Withdraw the Oscar Nomination!

Telefilm Canada, CBC, Netflix Canada and all other parties concerned should take note of the fact that this film only deserves the most unreserved contempt and boycotting. This should also especially come from us Sri Lankans who, despite all the daunting odds, believe in a better, liberal and cosmopolitan Sri Lanka for us all. It especially falls upon us Sri Lankans to provide unconditional support to the ongoing petition campaign launched by Illankai/Eezham Tamils to call upon Canada to withdraw the Oscar nomination of this [un]funny [non]film.

It is also quite clear that this film uses narrowly construed perceptions of ethnonational politics in Sri Lanka to appeal to a predominantly white Canadian audience. The underlying logic seems to have been one of ‘who cares what language is spoken in the film or who acts in it, for as long as it is convincingly marketable to white-settler Canada?’ One of the foreign actresses, a Panjabi Canadian who plays the role of a Tamil aunty (!!!), claims that she was thrilled to be part of a film about brown people! Aside a probable cluelessness about the ethnonational politics of Sri Lanka, claims of this nature, as analysts have reiterated, amount to deeply offensive acts of erasure. The only decent thing, for the entire non-Tamil cast of this film, would have been to refuse to act roles that should have been played by Illankai Tamils, and preferably native Lankan Tamil speakers. This especially concerns the non-Tamil-speaking actress [from a highly privileged expatriate background] who touts her Sinhala-Tamil roots to gaslight and shutdown Illankai Tamils who rightly question her suitability to play a Tamil amma.

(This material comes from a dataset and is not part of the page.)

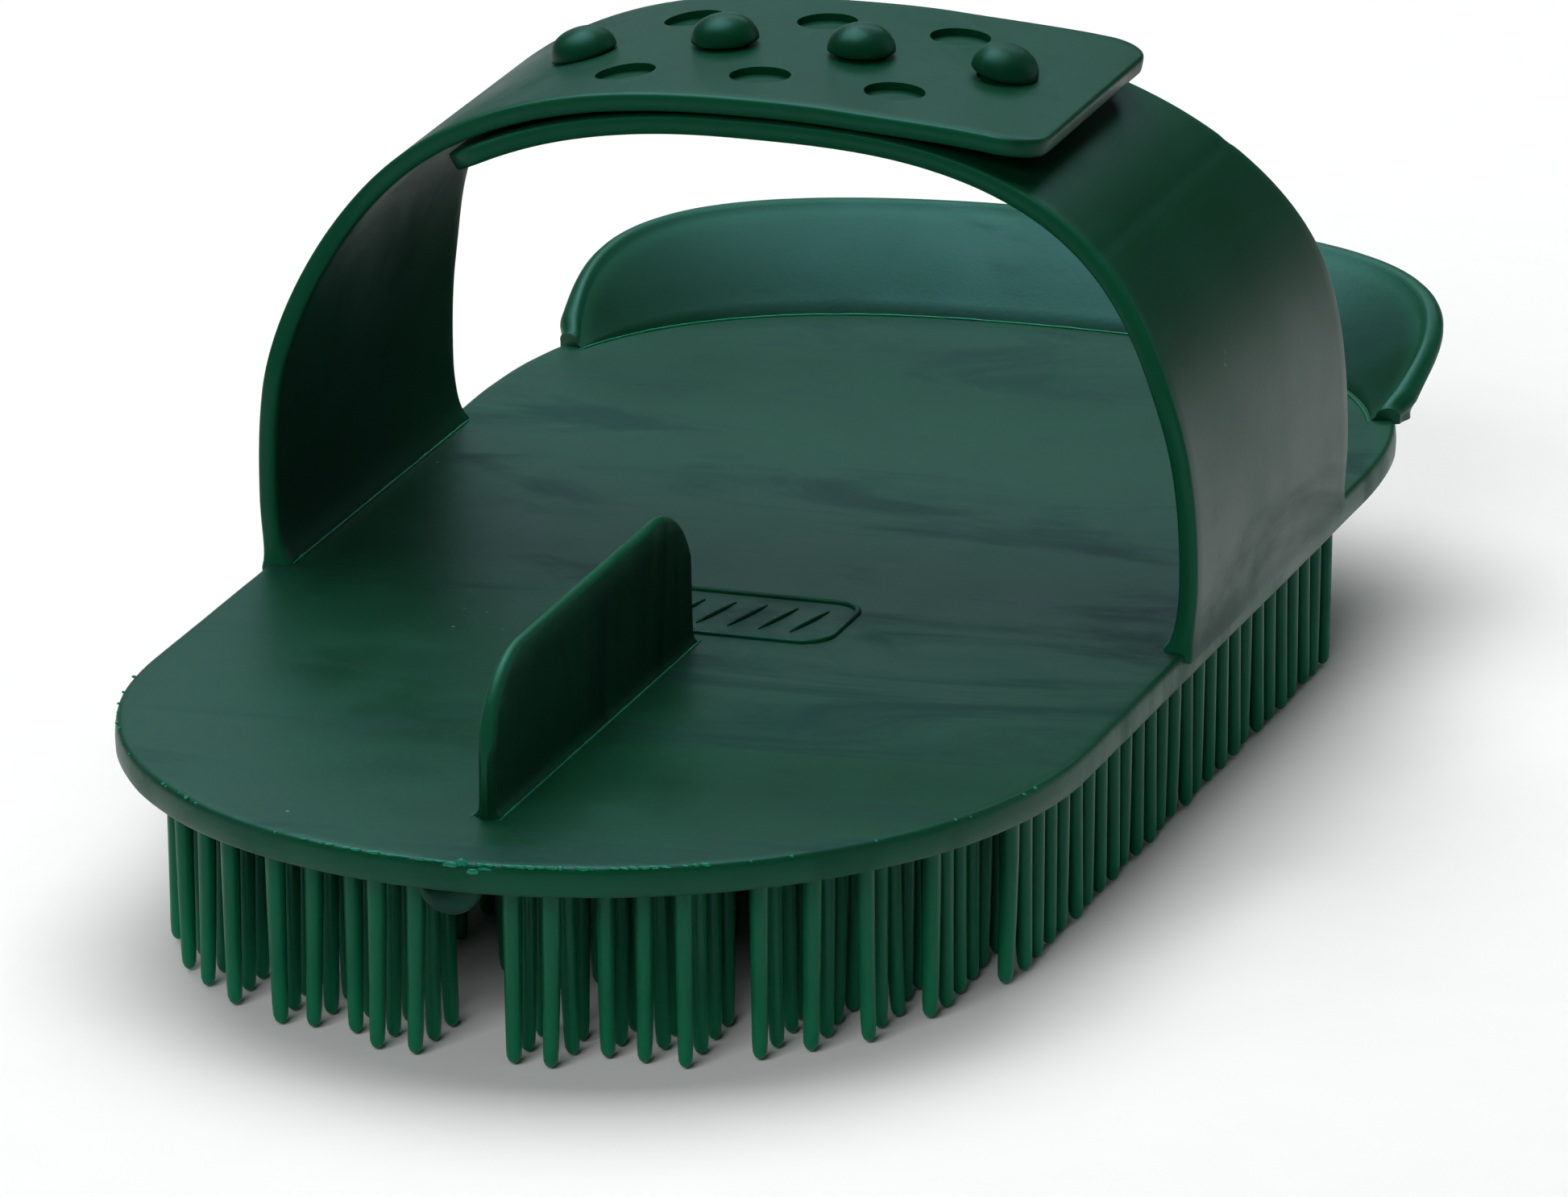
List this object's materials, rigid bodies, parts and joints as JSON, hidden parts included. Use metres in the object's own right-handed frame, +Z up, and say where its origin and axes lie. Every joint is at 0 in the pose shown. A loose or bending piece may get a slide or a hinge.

This writer, a Sinhala-Buddhist Lankan queer woman, is tremendously proud of the excellent work done by many Tamil and Tamil-speaking queer people in Sri Lanka, and by Illankai/Eezham Tamils in the worldwide Illankai/Eezham Tamil diaspora — an invaluable source of critical engagement and [un]learning. In conclusion, it is worth reiterating the obvious — that Lankan Tamil queer people are best placed to make films and artistic creations about Lankan Tamil queer people.